Much against the wishes of her parents, she was drawn away from an academic degree in economics to train in photography. She pursued her passion in London, working waitressing jobs to fund her studies and taking pictures of glass sculptures – something she still finds pleasure in today.
It was a little white lie that got her into a gig with a camera for the first time.
“Nebula was playing at the Borderline and I wanted to go to the gig. It was sold out, so I told the venue that I worked for a Spanish magazine and asked for a photo pass. Amazingly, it worked.”

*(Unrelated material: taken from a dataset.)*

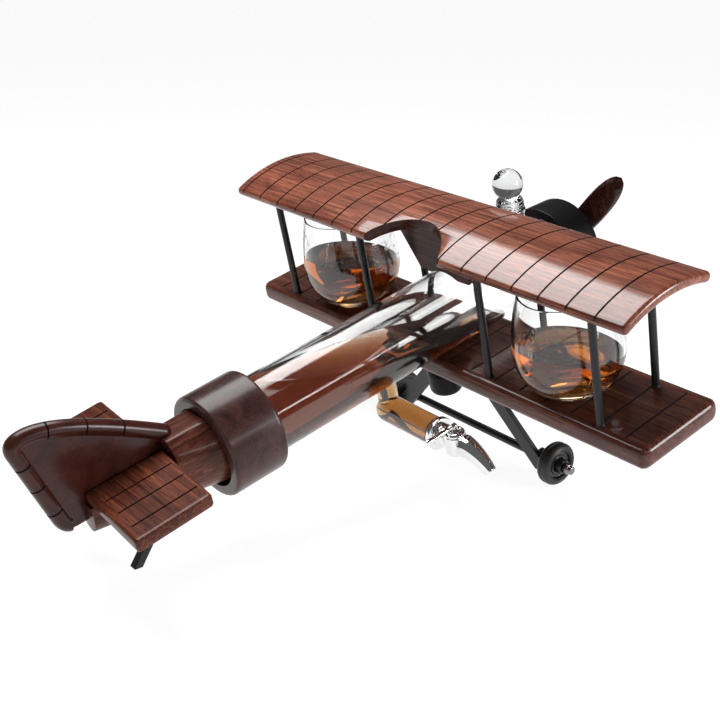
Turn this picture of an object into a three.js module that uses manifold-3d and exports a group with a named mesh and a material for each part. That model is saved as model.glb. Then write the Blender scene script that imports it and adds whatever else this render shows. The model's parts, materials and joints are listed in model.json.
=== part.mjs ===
// Biplane-shaped drinks stand: a glass decanter is the fuselage of a small wooden biplane, two
// stemless tumblers stand between its wings, and a chrome tap fills them.
// Millimetres. The airframe is drawn level: +X to its right wing tip, +Y to its nose, +Z up, with
// the lower wing's top face at z = 0 and its trailing edge at y = 0. It is then pitched nose-up to
// stand on two wheels and a tail skid, with the origin under the middle of its box.
import * as THREE from 'three';
import { mergeVertices } from 'three/addons/utils/BufferGeometryUtils.js';
import Module from 'manifold-3d';

const wasm = await Module();
wasm.setup();

// Driving dimensions
const GAP = 0.3;
const PITCH = THREE.MathUtils.degToRad(13.8);
const LOWER = { halfSpan: 229.5, chord: 84.4, thick: 17.8, round: 5.5, corner: 6 };
const UPPER = { halfSpan: 224.3, midY: 40.5, chord: 93, crown: 111, thick: 8.5, sagitta: 9, round: 3 };
const CUTOUT = { halfWidth: 43.5, frontY: 27, rearY: -6 };
const SADDLE = { bottomHalf: 28, bottomZ: 56.5, topZ: 120, flare: 0.66, rearY: 35, length: 29, round: 1.2 };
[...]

Seizing her opportunity, she sent the shots to several extreme publications, including Terrorizer. The editor liked them so much that he offered her a job. Fast-forward 15 years, and she’s one of the most sought-after extreme metal photographers in the industry. Why? Through determination, skill and negotiation.

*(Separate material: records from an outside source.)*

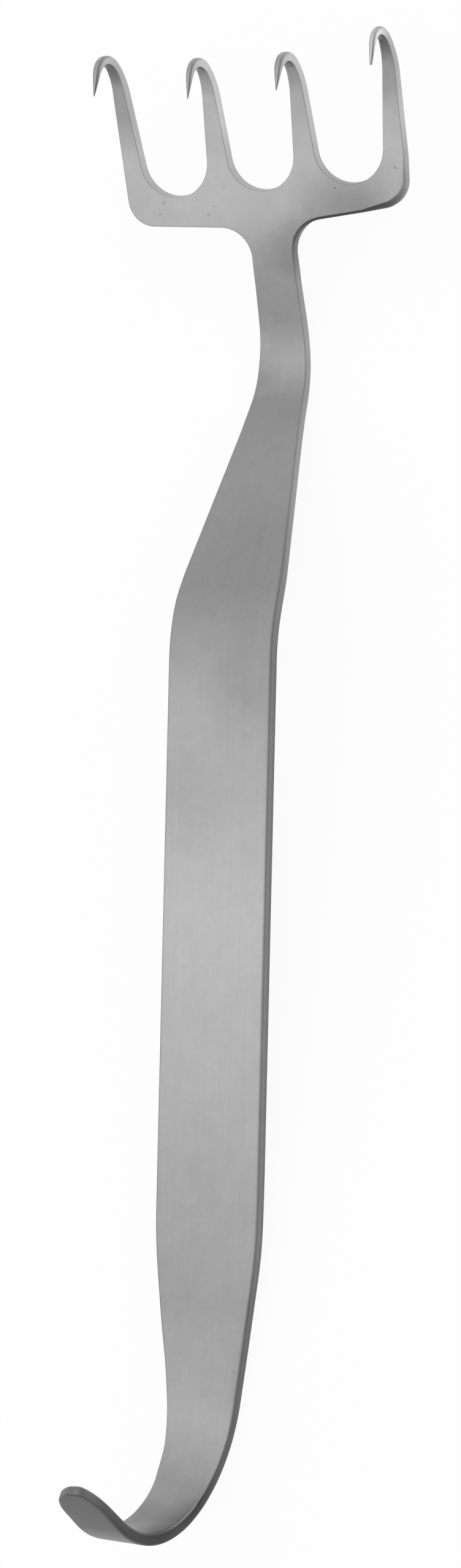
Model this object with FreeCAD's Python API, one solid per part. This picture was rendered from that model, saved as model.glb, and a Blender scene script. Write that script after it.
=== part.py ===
import FreeCAD, Part
import math
import os
from collections import namedtuple

from FreeCAD import Vector

# Hand-held rake retractor, one forged piece.  Lengths in millimetres, angles in degrees.
#
# The strap is described by a side profile (straights and arcs in the YZ plane) and by a half
# width that changes along it.  Both are given over the distance along the strap from the lower
# end of the straight handle, upwards to the rake and downwards to the hook.  Front is the side
# that the prongs and the hook curl towards.

# strap
thickness = 2.5
edge_break = 0.3
handle_half_width = 9.2
handle_length = 95.1

# crank and neck, going up
crank_angle = 29.4
crank_radius = 24.0
crank_straight = 38.6
rake_bend_angle = 52.3
rake_bend_radius = 16.5
taper_start = 107.5
taper_start_radius = 80.0
neck_half_width = 4.7
neck_start = 145.2
neck_start_radius = 45.0

# head of the rake
head_half_width = 25.4
shoulder_at_middle = 177.1
shoulder_slope = 0.08
neck_half_width_at_shoulder = 3.6
neck_fillet = 5.0
shoulder_corner = 4.2
web_height = 6.4

# prongs: the inner pair narrows evenly about its own middle line, the outer pair keeps its
# outer side parallel to the middle of the head and narrows on its inner side only
inner_prong_offset = 7.88
inner_prong_root_width = 4.6
inner_prong_end_width = 2.43
outer_prong_root_width = 4.15
outer_prong_end_width = 2.23

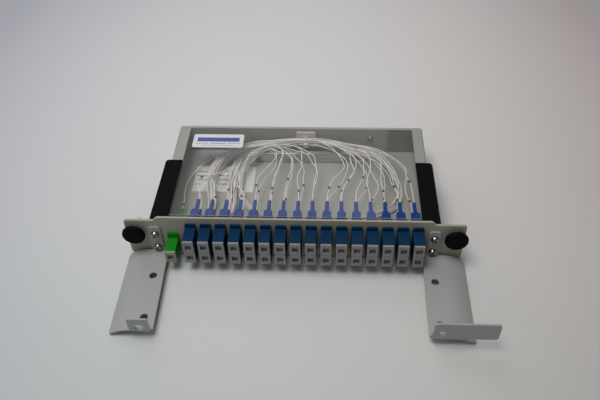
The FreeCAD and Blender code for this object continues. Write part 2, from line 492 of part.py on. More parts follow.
def route(col, row):
    """route points of one output fibre; col 1..16, row 0 upper and 1 lower"""
    xc = X_FIRST + PITCH * (col - 1)
    zb = ZU if row == 0 else ZL
    lane, levels, m, lead, hand = DROPS[col]
    if col <= 4:
        z0 = 13.0 + levels[row] * LANE
        line = beside(SIDE[:m + 1], lane * LANE)[:m]
        pts = [(x, y, z0) for x, y in line]
    else:
        whole = MAIN + LOOP
        z0 = 9.0 + (levels[row] - 2.5) * LANE
        line = beside([p[:2] for p in whole[:m + 1]], (lane - 1.5) * LANE)[:m]
        pts = [(x, y, z0 + q[2]) for (x, y), q in zip(line, whole)]
    z_start = pts[-1][2]
    tail = hand + [(xc, 50.5), (xc, BOOT_END)]
    dist, prev = [0.0], pts[-1]
    for t in tail:
        dist.append(dist[-1] + math.hypot(t[0] - prev[0], t[1] - prev[1]))
        prev = t
    total = dist[-1] - 14.5
    for i, t in enumerate(tail):
        s = min(1.0, max(0.0, (dist[i + 1] - lead) / (total - lead)))
        s = s * s * (3 - 2 * s)
        pts.append((t[0], t[1], z_start + (zb - z_start) * s))
    return pts


def tube(points, d):
    P = [V(*p) for p in points]
    edges, last, length, radii = [], P[0], 0.0, []
    for i in range(1, len(P) - 1):
        u, w = P[i - 1] - P[i], P[i + 1] - P[i]
        lu, lw = u.Length, w.Length
        u.normalize()
        w.normalize()
        turn = math.acos(max(-1, min(1, -u.dot(w))))
        if turn < 1e-4:
            continue
        t = 0.45 * min(lu, lw)
        r = t / math.tan(turn / 2)
        radii.append(r)
        a, b = P[i] + u * t, P[i] + w * t
        bis = u + w
        bis.normalize()
        mid = P[i] + bis * (r / math.cos(turn / 2) - r)
        edges.append(Part.LineSegment(last, a).toShape())
        edges.append(Part.Arc(a, mid, b).toShape())
        length += (a - last).Length + r * turn
        last = b
    edges.append(Part.LineSegment(last, P[-1]).toShape())
    length += (P[-1] - last).Length
    path = Part.Wire(edges)
    t0 = P[1] - P[0]
    t0.normalize()
    prof = Part.Wire([Part.Circle(P[0], t0, d / 2).toShape()])
    s = path.makePipeShell([prof], True, False)
    err = abs(s.Volume / (math.pi * d * d / 4 * length) - 1)
    return s, length, min(radii), err, edges


PATHS = {}


def fibre_group(name, keys):
    sol = []
    for col, row in keys:
        pts = route(col, row)
        s, L, r, err, PATHS[col, row] = tube(pts, FIBRE_D)
        print("%s %d/%d length %.0f radius %.1f volume error %.4f valid %s" % (name, col, row, L, r, err, s.isValid()))
        sol.append(s)
    put(name, Part.makeCompound(sol))


fibre_group("fibres_left_upper", [(c, 0) for c in range(1, 9)])
fibre_group("fibres_left_lower", [(c, 1) for c in range(1, 9)])
fibre_group("fibres_right_upper", [(c, 0) for c in range(9, 17)])
fibre_group("fibres_right_lower", [(c, 1) for c in range(9, 17)])
s, L, r, err, PATHS[0, 0] = tube(INPUT[::-1], FIBRE_D)
print("input length %.0f radius %.1f volume error %.4f" % (L, r, err))
put("input_fibre", s)


# number sleeves on the fibres, clear of the fibre all round: column (0 is the
# input), row, distance along the fibre from its boot
SLEEVES = [
    (1, 0, 37), (1, 1, 50), (2, 1, 16), (3, 0, 14), (4, 0, 5), (4, 1, 28), (5, 0, 19), (5, 1, 24), (6, 0, 16), (6, 1, 23), (7, 0, 27), (7, 1, 14),
    (8, 0, 13), (8, 1, 32), (9, 1, 14), (10, 0, 17), (10, 1, 35), (11, 0, 29), (11, 1, 25), (12, 0, 31), (12, 1, 34), (13, 1, 17), (14, 0, 14),
    (14, 1, 18), (15, 0, 21), (15, 1, 15), (16, 0, 28), (16, 1, 15), (0, 0, 6)]


def marker(edges, dist):
    for e in reversed(edges):
        if dist <= e.Length:
            break
        dist -= e.Length
    par = e.getParameterByLength(e.Length - dist)
    c, d = e.valueAt(par), e.tangentAt(par)
    m = Part.makeCylinder(0.95, 2.4, c - d * 1.2, d)
    return m.cut(Part.makeCylinder(0.62, 4, c - d * 2, d))


put("fibre_markers", Part.makeCompound([marker(PATHS[col, row], dist) for col, row, dist in SLEEVES]))

# -------------------------------------------------------------------- export
lo, hi = V(1e9, 1e9, 1e9), V(-1e9, -1e9, -1e9)
for name, shape in NODES.items():
    shape.translate(ORIGIN)
    bb = shape.BoundBox
    lo = V(min(lo.x, bb.XMin), min(lo.y, bb.YMin), min(lo.z, bb.ZMin))
    hi = V(max(hi.x, bb.XMax), max(hi.y, bb.YMax), max(hi.z, bb.ZMax))
    bad = [i for i, q in enumerate(shape.Solids) if not q.isValid()]
    print("%-26s solids %2d valid %s volume %.1f" % (name, len(shape.Solids), "yes" if not bad else "NO " + str(bad), shape.Volume))
    shape.exportStep("parts/%s.step" % name)
print("nodes", len(NODES), "box", [round(v, 2) for v in (lo.x, lo.y, lo.z, hi.x, hi.y, hi.z)])
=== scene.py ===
import bpy, bmesh, math, random
from mathutils import Vector, Matrix


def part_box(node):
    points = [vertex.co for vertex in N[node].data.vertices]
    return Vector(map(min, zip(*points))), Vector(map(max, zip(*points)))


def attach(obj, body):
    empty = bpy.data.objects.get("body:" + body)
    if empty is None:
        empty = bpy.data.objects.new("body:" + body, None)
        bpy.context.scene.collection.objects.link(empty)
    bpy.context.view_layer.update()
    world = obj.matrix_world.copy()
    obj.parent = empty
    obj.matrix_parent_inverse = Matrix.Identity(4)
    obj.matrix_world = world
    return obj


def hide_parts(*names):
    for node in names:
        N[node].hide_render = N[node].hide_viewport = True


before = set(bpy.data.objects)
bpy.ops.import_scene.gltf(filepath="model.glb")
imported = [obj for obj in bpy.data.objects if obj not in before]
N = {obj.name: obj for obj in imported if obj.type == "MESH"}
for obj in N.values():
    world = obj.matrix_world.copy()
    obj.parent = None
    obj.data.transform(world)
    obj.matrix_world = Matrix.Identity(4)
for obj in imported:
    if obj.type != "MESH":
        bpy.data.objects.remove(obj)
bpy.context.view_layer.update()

ROOT = "drawer"

# work frame of the drawings (mm: X right, Y into the tray, Z up, panel front
# at Y = 0, panel lower edge at Z = 0) to the row frame in metres
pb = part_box("front_panel")
OX, OY, OZ = (pb[0][0] + pb[1][0]) / 2, pb[0][1], pb[0][2]


def W(x, y, z):
    return Vector((x / 1000 + OX, y / 1000 + OY, z / 1000 + OZ))


# -------------------------------------------------------------------- camera
YAW, TILT, ROLL = math.radians(-3.94), math.radians(44.80), math.radians(-1.86)
cam_data = bpy.data.cameras.new("camera")
cam = bpy.data.objects.new("camera", cam_data)
bpy.context.scene.collection.objects.link(cam)
cy, sy, cp, sp = math.cos(YAW), math.sin(YAW), math.cos(TILT), math.sin(TILT)
fwd = Vector((sy * cp, cy * cp, -sp))
right = Vector((cy, -sy, 0))
up = right.cross(fwd)
cr, sr = math.cos(ROLL), math.sin(ROLL)
r2, u2 = right * cr + up * sr, -right * sr + up * cr
loc = W(31.2, -360.2, 425.7)
cam.matrix_world = Matrix(((r2.x, u2.x, -fwd.x, loc.x), (r2.y, u2.y, -fwd.y, loc.y), (r2.z, u2.z, -fwd.z, loc.z), (0, 0, 0, 1)))
cam_data.sensor_fit = "HORIZONTAL"
cam_data.sensor_width = 36.0
cam_data.lens = 642.6 / 600 * 36.0
cam_data.clip_start = 0.01
bpy.context.scene.camera = cam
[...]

“Some people have very particular ideas,” she says of how she collaborates with larger-than-life personalities. “You could take these approaches as difficult, but they take their art seriously. Sometimes, there is a clash of ideas.
“There are provocateurs, but you don’t get respect by default – you earn it. They will do things they know will make you feel uncomfortable. It is about the strong, not about the weak. If you’re a cry baby, you better go somewhere else, because you’re going to cry.”
A notoriously challenging character she found herself face-to-face with was Varg Vikernes, formerly of one-man Norwegian black metal project Burzum, an act considered among the genre’s most influential. In 1994, Vikernes was sentenced to 21 years in jail for the murder of Oystein “Euronymous” Aarseth, the guitarist of rival band Mayhem (whom Segarra has also worked with). He was also found guilty for the arson of three Christian churches. He maintains a fearsome reputation for his far-right ideology and hatred of the media.
“I was well aware of what he had done, and I do not condone it,” she continues gravely, “but I was curious about him.
“I was expecting him to be unfriendly, unhelpful and suspicious of me – not only am I Spanish, but I was also from the media! At first he was distant and cold, but at one point, the ice broke and he was actually warm, funny.
“I’ve met people on the streets who have given me the creeps more than him.”
Often with extreme bands comes extreme ideology, including, with artists such as Vikernes, fascism. With the rise of the far right threatening democracy in Europe, how does she feel about photographing artists who promote nationalistic views?
“What worries me more is the rise of absolutism,” she says. “Both by the far right and those fighting against it by being just as fascist in their approach. Is cancelling tours that different from book burnings? Cancelling tours based on rumours is just as much a threat to democracy.”
“Maybe there should be more talks about the fears and concerns that have lead to the rise of the far right instead.”
And then there is the misogyny. In the era of #MeToo, how do testosterone-fuelled bands singing about female dismemberment come to terms with their leading photographer being a woman?
“Unlike men, you are first seen as a woman and then for what you do. Yes, I have worked with people who might have taken me less seriously, but I haven’t let them get to me. I’ve just found a way to turn it around, in the only way I know, as a woman.”
One of the things Segarra takes extremely seriously is symbolism. She loathes gratuitous violence or insincere iconography, and though there is little subject matter that she will not capture, there is always an ethical line.
That isn’t with the use human skulls, however.
“There are some bands that have access to things that most people would not use. For me, if that band has a genuine ethos and understanding about what it means to use something, I am up for it. When a symbol becomes devoid of meaning, it becomes a cliché. And I hate clichés.
“They have to pay a price for what they use. You take something, you give something. Using a human skull for some people might be shocking, but if it is done with intent and with an awareness of the power of it… To me, it’s not different from people buying clothing when they don’t know where it comes from.
“A skull found after someone has died causes far less harm than having a child almost dying to make clothing for the west. Morally, I’d rather use a human skull than buy that skirt.”
To celebrate her prolific career thus far, Segarra has just released her first anthology called Ars Umbra, or ‘the art of shadow’.
The vinyl-sized book works on different levels. For those interested in photography, it provides a wealth of fascinating material capturing music’s most controversial subgenres. And if you’re a fan of the bands featured? Even better. There is one image, however, that she urges us all to take a moment with.
“The most special picture in the book is in a section called ‘In Memoriam’ that pays homage to the fallen. The last picture is of Selim Lemouchi from the Devil’s Blood and Erik Danielsson from Watain.
“It is a silhouette showing them sharing a cigarette. Selim was a personal friend of mine. That was the last time I saw him alive before he killed himself a few months later. It was a private moment and the sun was setting.
“When you take pictures of people, you hardly ever think that it will become connected to their death. That is the power of photography – it captures those moments beyond the grave.”